Uber paid the hackers $100,000 in Bitcoin in December 2016, despite the fact that the hackers refused to provide their true names.  In addition, Sullivan sought to have the hackers sign non-disclosure agreements. The agreements contained a false representation that the hackers did not take or store any data.  

When an Uber employee asked Sullivan about this false promise, Sullivan insisted that the language stay in the non-disclosure agreements. Moreover, after Uber personnel were able to identify two of the individuals responsible for the breach, Sullivan arranged for the hackers to sign fresh copies of the non-disclosure agreements in their true names. The new agreements retained the false condition that no data had been obtained.  

Uber's new management ultimately discovered the truth and disclosed the breach publicly, and to the FTC, in November 2017. 

What is law enforcement saying about the Uber data breach scandal?

U.S. Attorney David Anderson says this should be a message to companies:

"Silicon Valley is not the Wild West. We expect good corporate citizenship. We expect prompt reporting of criminal conduct. We expect cooperation with our investigations. We will not tolerate corporate cover-ups. We will not tolerate illegal hush money payments."

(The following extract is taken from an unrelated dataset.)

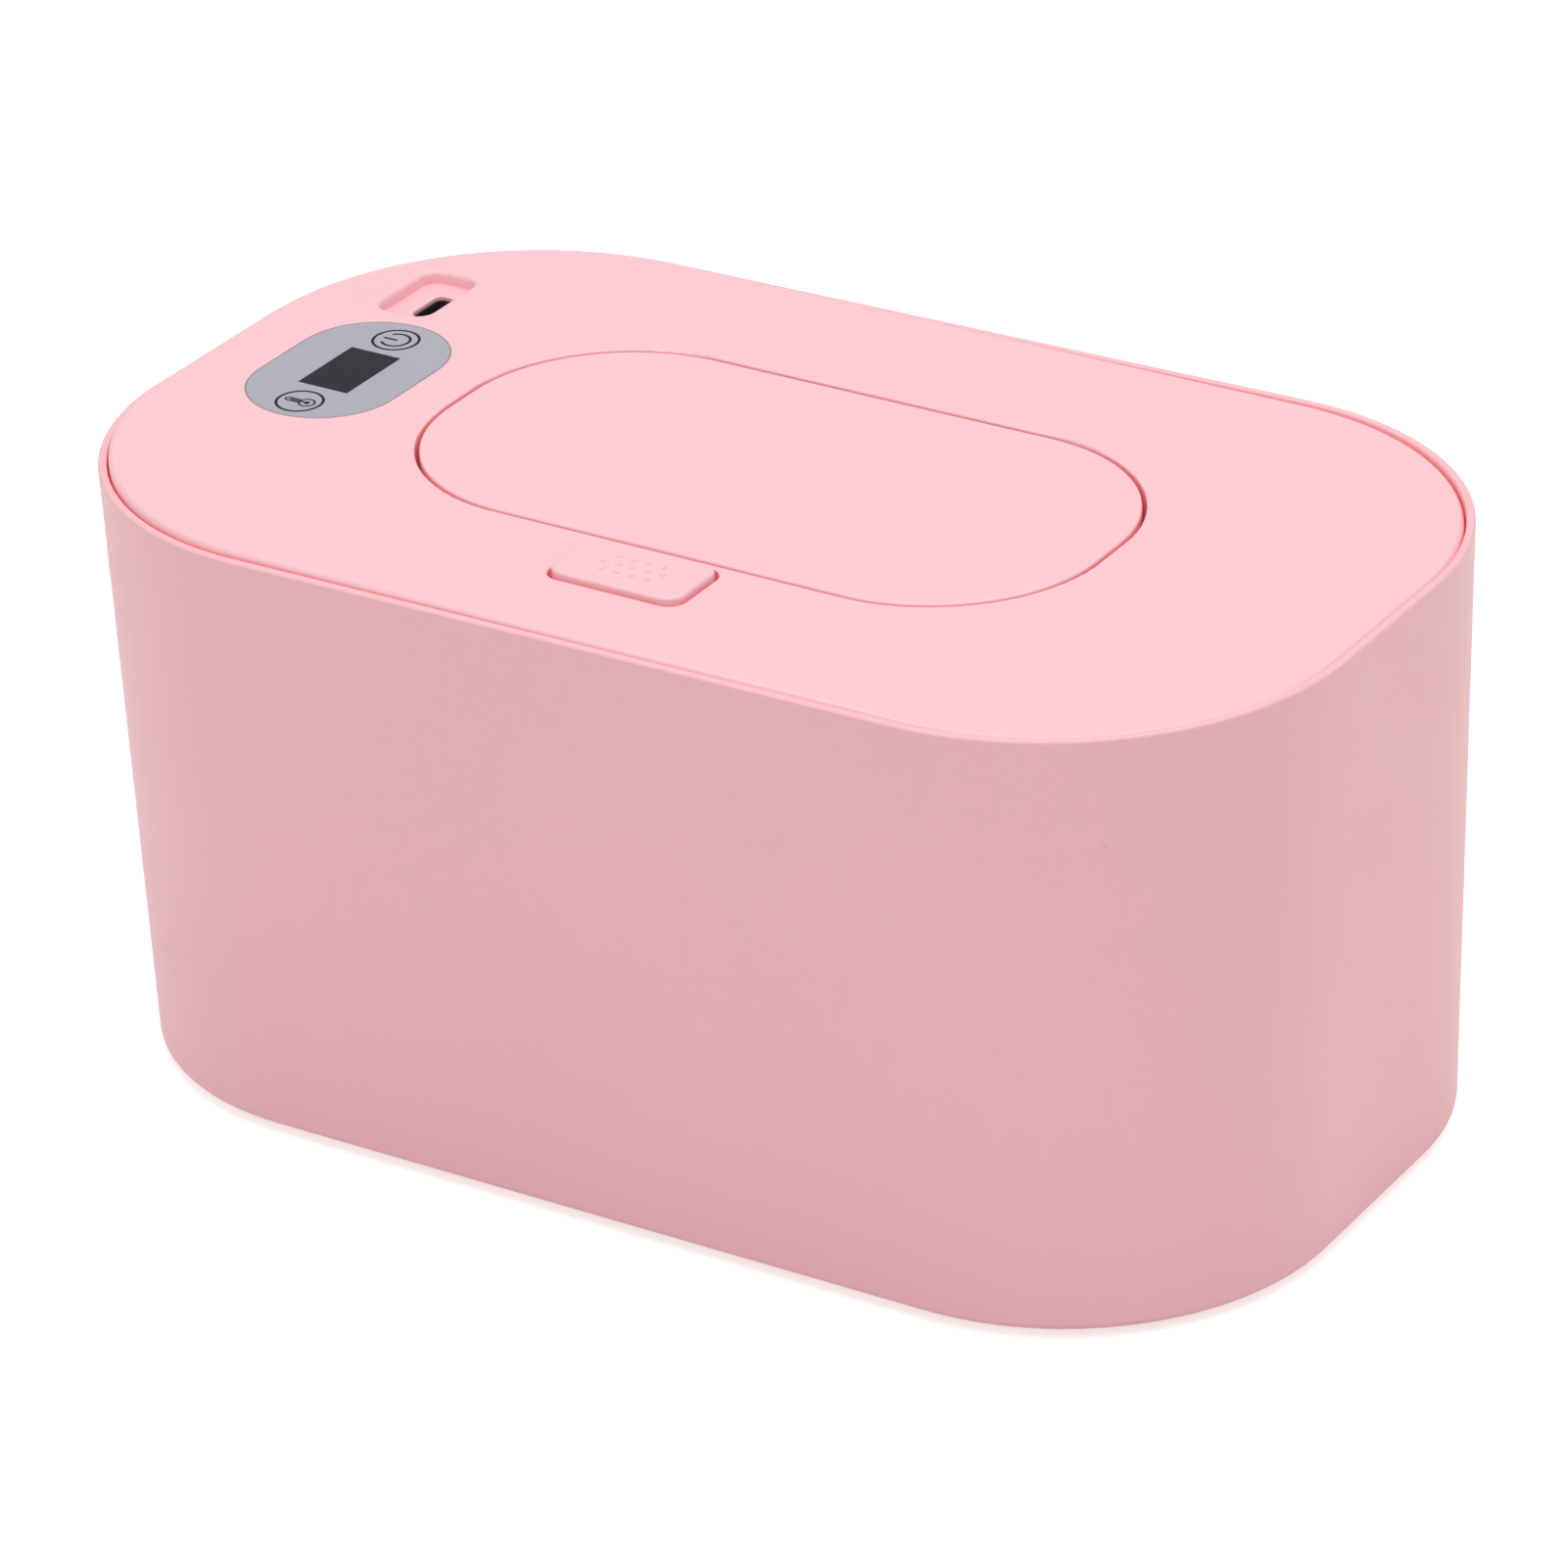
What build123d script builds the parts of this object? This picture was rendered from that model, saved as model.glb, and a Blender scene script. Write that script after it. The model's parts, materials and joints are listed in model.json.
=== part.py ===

And FBI Special Agent Craig Fair specifically addressed the hacking angle of this bizarre cover-up:

"Concealing information about a felony from law enforcement is a crime. While this case is an extreme example of a prolonged attempt to subvert law enforcement, we hope companies stand up and take notice. Do not help criminal hackers cover their tracks. Do not make the problem worse for your customers, and do not cover up criminal attempts to steal people's personal data."   

Uber's Former CSO now faces a maximum jail sentence of eight years if he is convicted on the charges against him which includes obstruction of justice.

Did the Uber breach cover-up hurt the reputation of security research?

To many, this case caused confusion.

Uber's former CSO claimed to be paying a bug bounty to security researchers who found a vulnerability. But according to the new charges, this was actually a bribe to criminal hackers—hush money in exchange for their silence.

Casey Ellis, CTO and Founder of Bugcrowd, say this breach of ethics has deeply influenced how many view the non-criminal hacker community.

"Unfortunately, this incident has also negatively influenced the public's perception of the hacker community, and of bug bounties in general. Historically, hackers were strictly viewed as malevolent, but the industry's understanding of ethical hackers within the industry has progressed within the last few years to include the much larger community.

In fact, there's a global community of ethical hackers who operate above board and in good faith, and are committed to helping organizations improve their security posture."

And Ellis says we need this group of white hat hackers, possibly more than ever. And they need the backing of information security leadership:

"As leaders within the cybersecurity space, we have a moral obligation to support the next generation of Internet defenders as they advance the ethical hacker community forward. We must band together to fight the masses of bad actors by empowering the hackers that operate with integrity, and protecting them and their work."